I had to think about this. Our legacy is going to end up being the Beastie Boys or Nirvana. But are they “epic” bands? What bands do we have to share? The only one my husband could think of that would fit would be The Red Hot Chili Peppers. In this age of reality talent shows, what do we really have to add into the pool of “epic” music? Kelly Clarkson made herself a big hit, but how many of you knew that Ruben Studdard made 4 other albums after the American Idol paid for one? At this rate I’m becoming terrified that the legacy of music we’re going to pass onto our children is Poison or Guns ‘n Roses, or god forbid… I can’t even stand to stay it… Metallica.

My money is on Muse, though my husband has a point with The Red Hot Chili Peppers. Our legacy to our kids will be crappy and forgettable music with trillions of dollars of debt, and a government so partisan nothing will ever get done. I agree with my friend, I do feel bad that we can’t pass on any “epic” bands to our next generation. I’d be interested to hear what other people have to say on this topic.

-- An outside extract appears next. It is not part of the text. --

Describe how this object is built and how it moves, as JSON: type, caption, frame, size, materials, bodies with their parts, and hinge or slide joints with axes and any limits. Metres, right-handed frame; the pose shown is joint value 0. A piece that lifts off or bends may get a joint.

Breakups and You: The Survival Guide

Oh that first time we fall in love! That sweet moment of stupid irrationality and blindness. Then with the words “it’s over”, it seems like the world falls apart while you just watch it shatter. Age doesn’t make any of that easier, and each time seems to leave a little scar each time. I remember watching an interview on “19 Kids and Counting” where they said they encourage courtship because Michelle had carried with her the baggage of the previous relationships and wanted to spare their children that same pain. Sure, every breakup leaves you with some scars. You know what scars exist for? A reminder to “not do that same thing that hurt me once again”. I’ve had temporary scars from burning myself, and did you know what I learned? Don’t be stupid and keep your arms away from hot pans. That, and tomato sauce bubbles with a vengeance.

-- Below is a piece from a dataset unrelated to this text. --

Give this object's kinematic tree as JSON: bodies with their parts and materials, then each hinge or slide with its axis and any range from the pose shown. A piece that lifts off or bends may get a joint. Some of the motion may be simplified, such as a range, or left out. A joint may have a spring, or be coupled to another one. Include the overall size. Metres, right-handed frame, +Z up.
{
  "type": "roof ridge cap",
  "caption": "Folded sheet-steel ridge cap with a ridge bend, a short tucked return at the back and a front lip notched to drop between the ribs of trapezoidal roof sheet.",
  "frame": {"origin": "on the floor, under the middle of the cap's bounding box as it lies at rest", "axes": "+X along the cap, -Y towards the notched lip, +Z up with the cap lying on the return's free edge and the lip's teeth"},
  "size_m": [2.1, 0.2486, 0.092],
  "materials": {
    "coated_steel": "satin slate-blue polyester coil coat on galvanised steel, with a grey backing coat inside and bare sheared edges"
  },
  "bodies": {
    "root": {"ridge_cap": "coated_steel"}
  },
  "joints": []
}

I was speaking to my son’s grandmother, and I joked with her that “it’s ok, I’m used to being the girl who mom’s hate their sons for breaking up with”. After she laughed and nodded, I told her that “it’s not their fault they can’t handle my awesomeness”. Growing up, you learn that confidence is a key to everything. Am I really that awesome? That doesn’t matter, saying I am makes me feel better about any of the bad. When you have your heart-broken, that bit of confidence can make a world of a difference. One of my philosophy teachers in college once gave a lecture saying “No one is worth crying over if they won’t cry over you”. I repeated that for several days until I really thought about it and realized how true that was. It doesn’t matter in the moment, you’ll still cry. But after, you understand it and realize it’s old news.

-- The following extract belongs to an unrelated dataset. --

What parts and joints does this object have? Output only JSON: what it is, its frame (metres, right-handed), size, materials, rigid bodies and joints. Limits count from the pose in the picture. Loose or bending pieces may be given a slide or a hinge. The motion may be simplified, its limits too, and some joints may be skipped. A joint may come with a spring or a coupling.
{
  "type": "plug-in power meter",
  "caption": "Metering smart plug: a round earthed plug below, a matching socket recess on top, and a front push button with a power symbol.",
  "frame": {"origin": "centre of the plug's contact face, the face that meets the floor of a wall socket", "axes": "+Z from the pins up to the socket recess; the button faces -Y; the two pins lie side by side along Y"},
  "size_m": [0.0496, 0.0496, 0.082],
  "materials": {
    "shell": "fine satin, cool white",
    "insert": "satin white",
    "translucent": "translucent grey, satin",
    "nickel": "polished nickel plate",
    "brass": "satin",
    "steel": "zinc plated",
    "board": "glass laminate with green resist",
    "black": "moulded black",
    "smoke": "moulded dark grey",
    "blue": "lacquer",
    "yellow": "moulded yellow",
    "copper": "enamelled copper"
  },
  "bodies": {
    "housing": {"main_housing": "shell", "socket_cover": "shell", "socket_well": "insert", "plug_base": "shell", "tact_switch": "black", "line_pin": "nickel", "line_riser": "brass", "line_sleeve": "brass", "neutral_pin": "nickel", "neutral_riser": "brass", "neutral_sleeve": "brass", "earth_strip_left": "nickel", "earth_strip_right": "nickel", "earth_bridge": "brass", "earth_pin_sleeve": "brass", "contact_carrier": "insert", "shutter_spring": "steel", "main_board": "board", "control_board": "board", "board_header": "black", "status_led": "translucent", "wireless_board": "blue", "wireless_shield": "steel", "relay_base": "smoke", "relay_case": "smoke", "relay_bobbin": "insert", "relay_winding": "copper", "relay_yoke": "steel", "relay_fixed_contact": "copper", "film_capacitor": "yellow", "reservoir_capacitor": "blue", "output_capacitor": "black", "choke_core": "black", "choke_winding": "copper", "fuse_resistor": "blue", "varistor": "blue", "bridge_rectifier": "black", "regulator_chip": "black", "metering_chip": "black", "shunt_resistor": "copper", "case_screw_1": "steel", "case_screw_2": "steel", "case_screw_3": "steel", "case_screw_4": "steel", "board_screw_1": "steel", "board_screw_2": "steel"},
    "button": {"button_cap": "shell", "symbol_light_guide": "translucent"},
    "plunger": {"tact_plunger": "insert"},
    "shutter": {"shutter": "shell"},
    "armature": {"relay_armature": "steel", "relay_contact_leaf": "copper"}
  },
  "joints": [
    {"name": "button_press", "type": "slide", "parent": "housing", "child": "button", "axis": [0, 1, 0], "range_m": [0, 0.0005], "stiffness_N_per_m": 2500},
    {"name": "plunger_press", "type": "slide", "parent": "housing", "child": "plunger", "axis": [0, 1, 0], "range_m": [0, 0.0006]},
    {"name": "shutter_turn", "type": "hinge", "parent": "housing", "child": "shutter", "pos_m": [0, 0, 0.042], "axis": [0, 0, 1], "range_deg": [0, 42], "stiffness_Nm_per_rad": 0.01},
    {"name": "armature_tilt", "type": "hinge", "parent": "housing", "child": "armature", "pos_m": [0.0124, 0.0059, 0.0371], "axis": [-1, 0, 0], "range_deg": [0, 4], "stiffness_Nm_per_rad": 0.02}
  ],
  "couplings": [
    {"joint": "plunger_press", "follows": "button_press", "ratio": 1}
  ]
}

My other real trick is the music. I have a playlist for the breakups, though now that Adele exists my list has been altered. My playlist starts at the point of “can we just get back together now” to the result of “who were you again?”. That’s key for me, because I like that my music is taking the same journey I did. I start with “Dumb Girls” by Lucy Woodward. She wants to get back together and realizes how stupid she is for it. Then a “Please Don’t Leave Me” by Pink for the same “beggy” effect. Then the midpoint, a realization. Taking Back Sunday excels at this. For this point, I go with “You’re So Last Summer”, and then the angry point of this realization goes to “Cute Without the ‘E'”. To follow this point of anger, we hit the final stages. Pink “So What?”, that point where you’re over it and onto insults, also All-American Rejects “Gives You Hell” is great too. Then the final point, the place where you’re over it with a line like “You’re calling too late” from “The Best Deceptions” by Dashboard Confessional and “You’re just a phase I’ve gotten over anyways” from “Red Letter Day” by The Get-Up Kids. Toss in some “Rolling in the Deep” by Adele, “If I Told You This Was Killing Me, Would You Stop?” and “August in Bethany” by The Juliana Theory, and finish off with “A Sharp Hint of New Tears” by Dashboard Confessional. My two additional picks for humor/anger factor? “Good Will Hunting By Myself” and “Love Me Dead” by Ludo. Trust me, you’ll thank me for this list.

Everything is a learning process, some more painful than others. (Darn you tomato sauce!!) The point of a learning process is how well you pick yourself up after it. You can sit around feeling sorry for yourself and watching TV all day in your pajamas while wondering what you let things get to or you can pick up those little pieces of dignity on the floor and get on with it. Ok, I take the sitting around in your pajamas all day, I still do that. Everything else is true. Situations can only be as bad as you let it, that’s the truth. Things can always get better, you just have to open yourself up to that and allow it.